[The request] Read the listing and extract each line that includes the word "object".

[Listed records]
--- --- ---
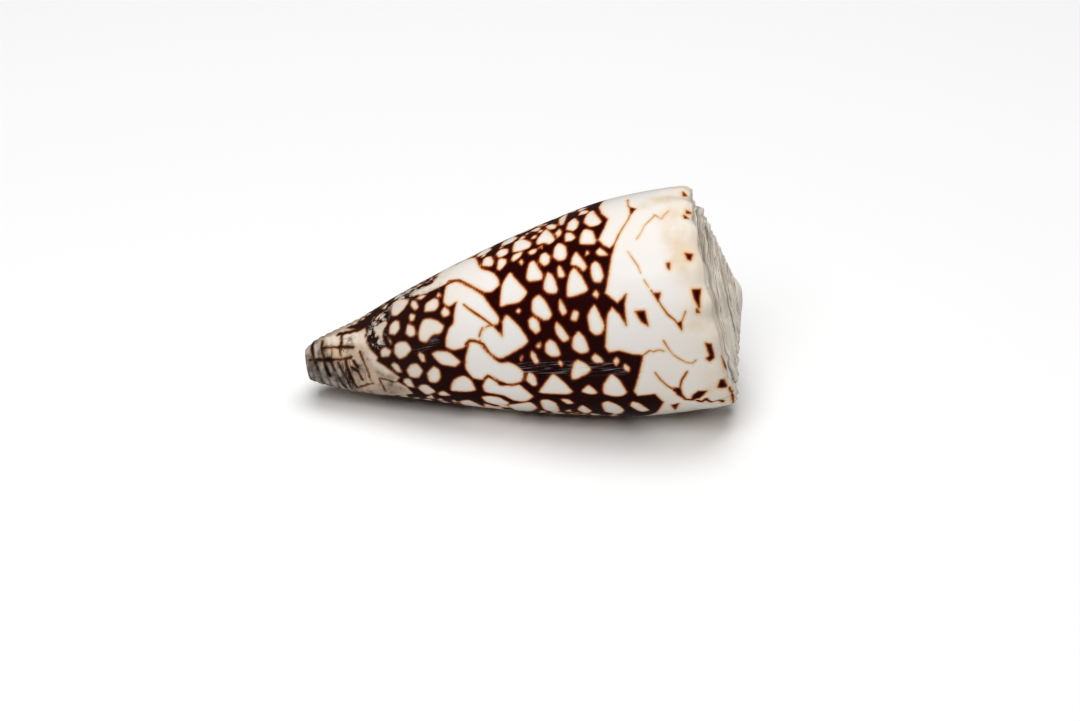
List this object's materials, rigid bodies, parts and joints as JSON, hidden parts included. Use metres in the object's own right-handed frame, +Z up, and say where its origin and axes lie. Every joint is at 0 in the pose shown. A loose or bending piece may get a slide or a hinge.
--- --- ---
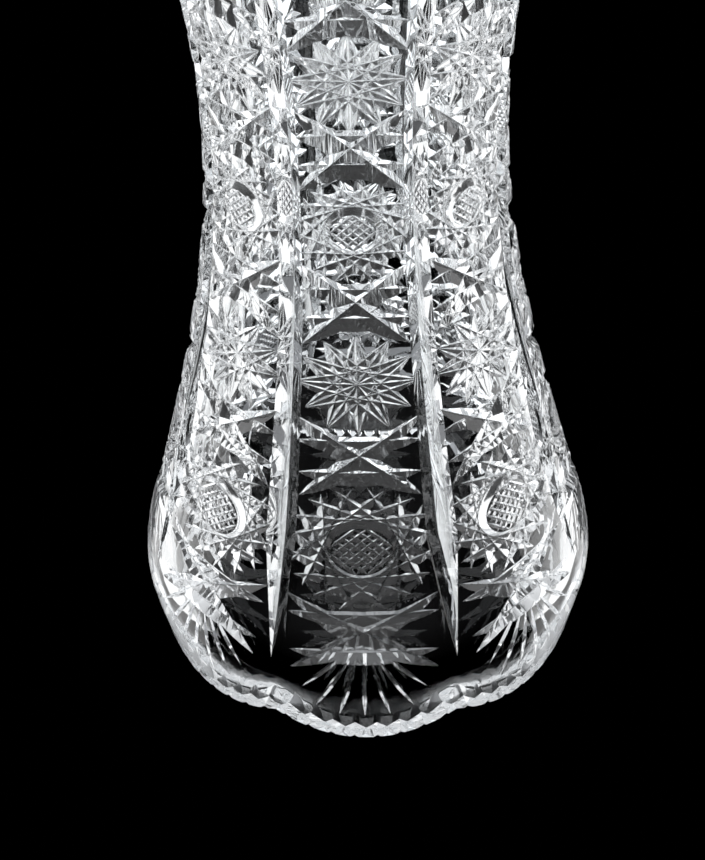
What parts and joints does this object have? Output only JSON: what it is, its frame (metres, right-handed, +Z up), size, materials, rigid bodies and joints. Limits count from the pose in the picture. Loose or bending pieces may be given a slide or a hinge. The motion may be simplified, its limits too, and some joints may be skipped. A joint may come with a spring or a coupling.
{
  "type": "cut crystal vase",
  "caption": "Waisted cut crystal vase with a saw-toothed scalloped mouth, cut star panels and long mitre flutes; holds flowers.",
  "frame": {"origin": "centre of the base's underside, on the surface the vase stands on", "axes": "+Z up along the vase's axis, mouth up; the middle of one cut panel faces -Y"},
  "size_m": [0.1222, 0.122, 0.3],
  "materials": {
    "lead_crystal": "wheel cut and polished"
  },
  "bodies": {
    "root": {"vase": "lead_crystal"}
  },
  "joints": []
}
--- --- ---
[Correct result]
List this object's materials, rigid bodies, parts and joints as JSON, hidden parts included. Use metres in the object's own right-handed frame, +Z up, and say where its origin and axes lie. Every joint is at 0 in the pose shown. A loose or bending piece may get a slide or a hinge.
What parts and joints does this object have? Output only JSON: what it is, its frame (metres, right-handed, +Z up), size, materials, rigid bodies and joints. Limits count from the pose in the picture. Loose or bending pieces may be given a slide or a hinge. The motion may be simplified, its limits too, and some joints may be skipped. A joint may come with a spring or a coupling.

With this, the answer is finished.